# Geneva Convention - Question



## Arsenal VG-33 (Feb 15, 2010)

Not sure if this is the right place to ask this question, but perhaps someone here is versed enough in the Geneva Convention as to answer this question: What are the laws concerning traitors found in enemy uniform? I got into an interesting debate with severals friends as to the appropriate response a military could take in times of war in dealing with a traitor (one of their own nationals helping the enemy).

The subject turned to whether or not there were technicalities, such as on or off the battlefield. Specifically, we were discussing John Walker Lindh, and whether or not he could have been justifyably shot for treason on the spot. Is there a technicalitiy within the conventions which deals with this? Does it make a difference if a traitor is found with a weapon or wearing the enemy's uniform as a combattant, or if he was giving aid to the enemy government as a non-combattant? Is summary execution of such individuals justified or not? Also wondering if such laws changed in the course of history (since the Geneva Conventions appeared...WW 1...WW2?? ). 

Thanks for your insight.


----------



## evangilder (Feb 16, 2010)

"Traitors" is kind of a judgment call. There were German Americans who returned to the fatherland to fight for Germany during both World Wars. It's hard to label them as traitors when they have lived in both countries. 

If the person is wearing an enemy uniform and is captured, he become a prisoner or war and is to be treated accordingly. From chapter 1 article 3 of the Geneva Convention:


> Art. 3. In the case of armed conflict not of an international character occurring in the territory of one of the High Contracting Parties, each Party to the conflict shall be bound to apply, as a minimum, the following provisions: (1) Persons taking no active part in the hostilities, including members of armed forces who have laid down their arms and those placed hors de combat by sickness, wounds, detention, or any other cause, shall in all circumstances be treated humanely, without any adverse distinction founded on race, colour, religion or faith, sex, birth or wealth, or any other similar criteria.

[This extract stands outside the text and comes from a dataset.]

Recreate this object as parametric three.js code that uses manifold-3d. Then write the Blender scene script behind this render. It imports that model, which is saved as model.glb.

To this end, the following acts are and shall remain prohibited at any time and in any place whatsoever with respect to the above-mentioned persons: (a) violence to life and person, in particular murder of all kinds, mutilation, cruel treatment and torture; (b) taking of hostages; (c) outrages upon personal dignity, in particular humiliating and degrading treatment; (d) the passing of sentences and the carrying out of executions without previous judgement pronounced by a regularly constituted court, affording all the judicial guarantees which are recognized as indispensable by civilized peoples. (2) The wounded and sick shall be collected and cared for. An impartial humanitarian body, such as the International Committee of the Red Cross, may offer its services to the Parties to the conflict.

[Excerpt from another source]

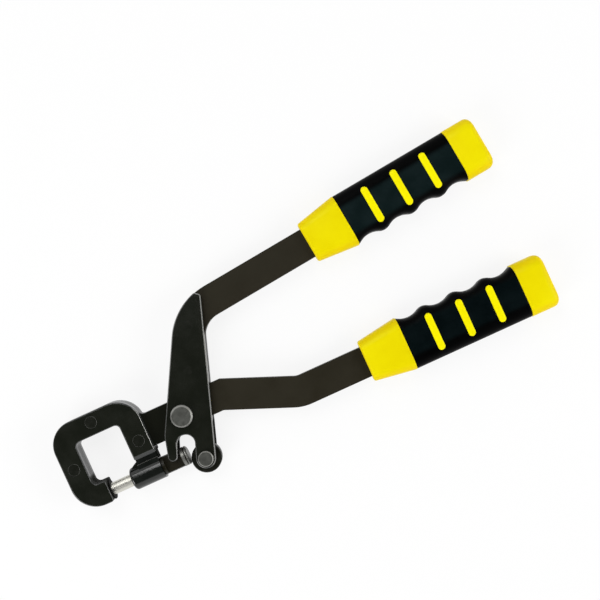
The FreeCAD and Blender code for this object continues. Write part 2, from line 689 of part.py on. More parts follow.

The Lindh case is an atypical case. He was initially captured by the Northern Alliance and was being questioned by the CIA when the camp was attacked by the Taliban. He was recaptured again by the Northern Alliance and finally turned over to the Americans as a detainee. Was he an enemy combatant? Yes. But he also signed a confession that he was also a member of Al Qaeda. Being a member of Al Qaeda makes a difference. It is a similar instance with Germans POWs being members of the SS.


----------



## timshatz (Feb 16, 2010)

Good point on "Traitor". In truth, that is not a military call as much as a civilian call. As much as I understand it. A spy, is a domestic or alien working for the enemy out of uniform on domestic turf. However, a spy doesn't neccessarily mean a traitor. For instance, most Military Attaches who work out of an Embassy are essentially spies. They check up on what a given country is doing in the military realm and act as a liason between militaries. Further, during the cold war, the Soviets essentially considered all Western Journalist as spies. Some actually were, but even those that weren't performed the same function. 

A traitor would need to at least have a domestic passport AND be actively working for the enemy. But even that point is fuzzy. An example is Lord Haw-Haw, William Joyce. The guy spent WW2 making radio programs against the British. He was executed by the British after the war as being a Traitor ash he held a US Passport and was a naturalized German (he also held a British passport that he had lied on the application to get). He was hanged as a traitor even though there is reasonable questioning of his nationality. But the British had him, they were really pissed off at him and nobody was going to lift a finger to stop them from hanging him. 

So, traitors are more a subjective question when compared to a spy. Tokoy Rose (even though there were several women who went under the name of Tokoyo Rose, as was the case with Lord Haw-Haw) was a traitor, but she wasn't a spy. It may not've been here desire to do so, but she qualified as a traitor for having done similar things to Lord Haw-Haw .


----------



## Arsenal VG-33 (Feb 16, 2010)

evangilder said:


> The Lindh case is an atypical case. He was initially captured by the Northern Alliance and was being questioned by the CIA when the camp was attacked by the Taliban. He was recaptured again by the Northern Alliance and finally turned over to the Americans as a detainee.




I recall reading about this. Wasn't Lindh involved in a POW uprising/ breakout attempt in which his CIA interrogator was killed?


----------



## evangilder (Feb 17, 2010)

Arsenal VG-33 said:


> I recall reading about this. Wasn't Lindh involved in a POW uprising/ breakout attempt in which his CIA interrogator was killed?



Yes. He was being held at Qala-i-Jangi, near Mazār-e Sharīf. He was being questioned by Mike Spann when the Taliban attacked the prison. Hundreds were killed, including Spann. Londh was wounded in the thigh during the attack and hid in a basement with about 300 other prisoners. When the Northern Alliance rerouted an irrigation channel, it flushed out Lindh and about 80 others, the rest drowned.


----------



## Butters (Feb 17, 2010)

Here's your answer:

International law: or, Rules ... - Google Books

JL


----------



## vikingBerserker (Feb 17, 2010)

I would think traiters are not covered under international laws, but under state laws since it's an internal issue and not an international.


----------